Matadidi é um diamante nacional que o país não soube aproveitar

Por Albano Cardoso

Oiço aqui alguns sussurros muito infelizes sobre o grande músico Matadidi. Gostava de os sentar e apresentar cada escolha rítmica nas canções do mestre Matadidi, conforme nunca ouviram. Dizer “… a máquina fenomenal Inter Palanca” não é dizer absolutamente nada. Mas é o que está no registo naquela compilação da RNA. Os coros – ou melhor – os arranjos de vôz nesse tema aqui mencionado são sublimes, como em poucas outros registos aqui de qualquer época.

É preciso saber respeitar um artista e um cidadão da dimensão de Mário Matadidi, e não ficar-se pela cantilena tribalista, e afins. Começou logo, após o seu regresso com descriminação pelo seu acento quando fala português, que não é a sua primeira língua. São conhecidas as piadas, e de como essas pessoas eram recebidas na altura, e mesmo depois do célebre discurso de A. Neto sobre o regresso dos filhos da pátria no exterior. Para terminar depois, com a recorrente, e única, expressão por norma utilizada para “descrever” a sua musicalidade “Showman”. Um dizer nada. Uma incapacidade cultural patente de analisar música em Angola, bem como o fenómeno local de se desconhecer a realidade históricas das famílias que imigraram na fronteira norte do país.

Conforme ele me contou um dia (em tom de humor) sobre o facto de ele, Sam Mangwana e outros amigos que quando caminhassem em Kinshasa as pessoas diziam “oh, os Angolanos” – e que mal chegou a Luanda começou a ser chamado de “Zaicó”. Ele não entendia isso. A música do Matadidi é imensa, e antes demais é uma bela fotografia desses primeiros anos da independência, narrada do ponto vista de quem chega, e de quem sempre lhe fora incutido um espírito patriótico, e noção de independência pelo seu pai, e no contexto do Congo revolucionário de Lumumba.

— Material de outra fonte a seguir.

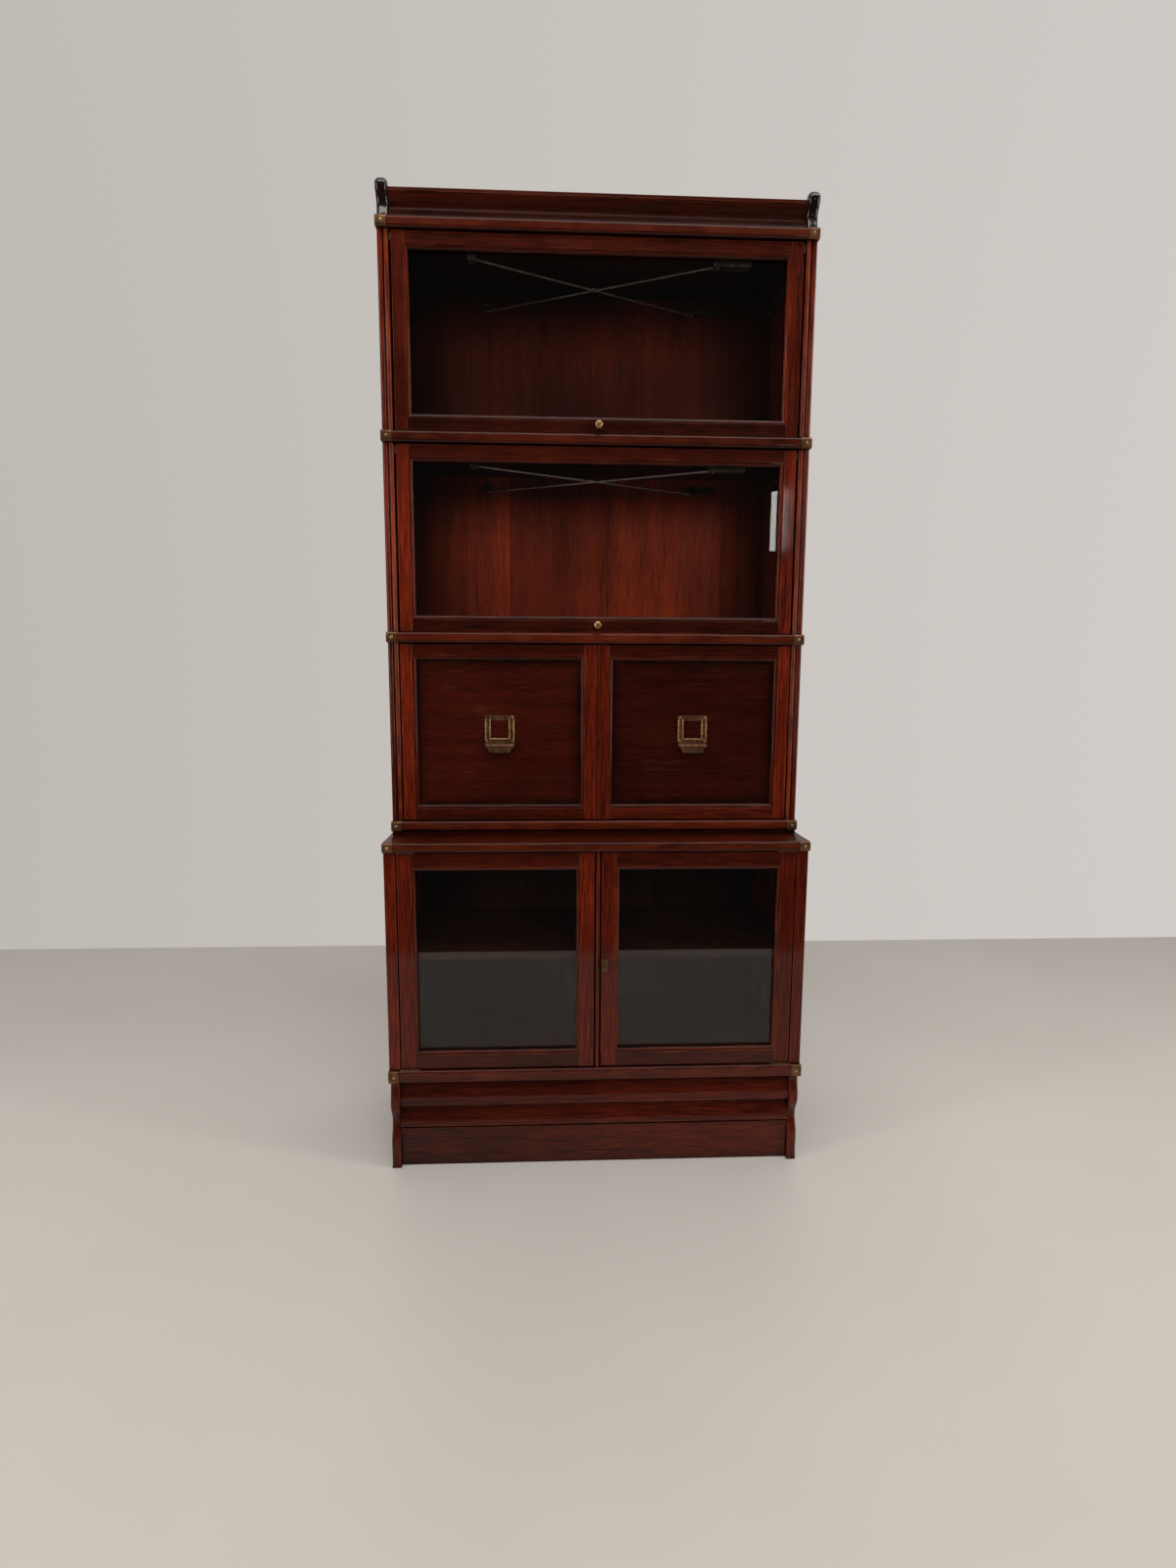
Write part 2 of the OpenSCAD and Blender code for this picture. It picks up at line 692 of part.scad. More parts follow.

A sua música em Angola passou a ser uma celebração dessa conquista, e da consciência africanista. Muito por dizer. Mas, por exemplo, a sua canção “Yaulé” foi também a primeira vez em que muitos angolanos ouviram o nome das 18 (na altura) províncias de Angola. Logo a sua dimensão nacional, de união um só povo, uma só nação. Para não falar que cantou não só em kikongo, como em kimbundo, e português. Musicalmente, como já disse, e em breve, sempre esteve milhas à frente de quase todos os músicos nacionais, e isso é o que deve ser valorizado primeiramente.

Pode-se sempre dizer mais, mas é apenas um desabafo. Pena que muitos, principalmente os que não tocam, nem cantam, não tenham por exemplo arquivado as fotografias, ou que se tivesse feito um filme, ao menos, daquele espetáculo na Cidadela, ao menos esse. Mário Matadidi tinha um concerto agendado para Paris, no Olympia. Na altura que apenas se tocava ali por convite, não por simples aluguer da sala, como hoje. O presidente da república do Zaire proibiu a sua saída por razões políticas, foi quando MM decidiu que era hora de voltar à pátria prometida.

Estou a abreviar.

Matadidi ficou kota, e é desses diamantes nacionais que o país, a sociedade, não souberam aproveitar – aliás, ele como muitos outros de valor artístico, reduzidos à compreensão artística de quem por cá por vezes nem sabe o que é arte. Apenas uma nota rápida de apreço ao seu trabalho artístico, como é minha norma, sempre que a sua música (MM) for o tema.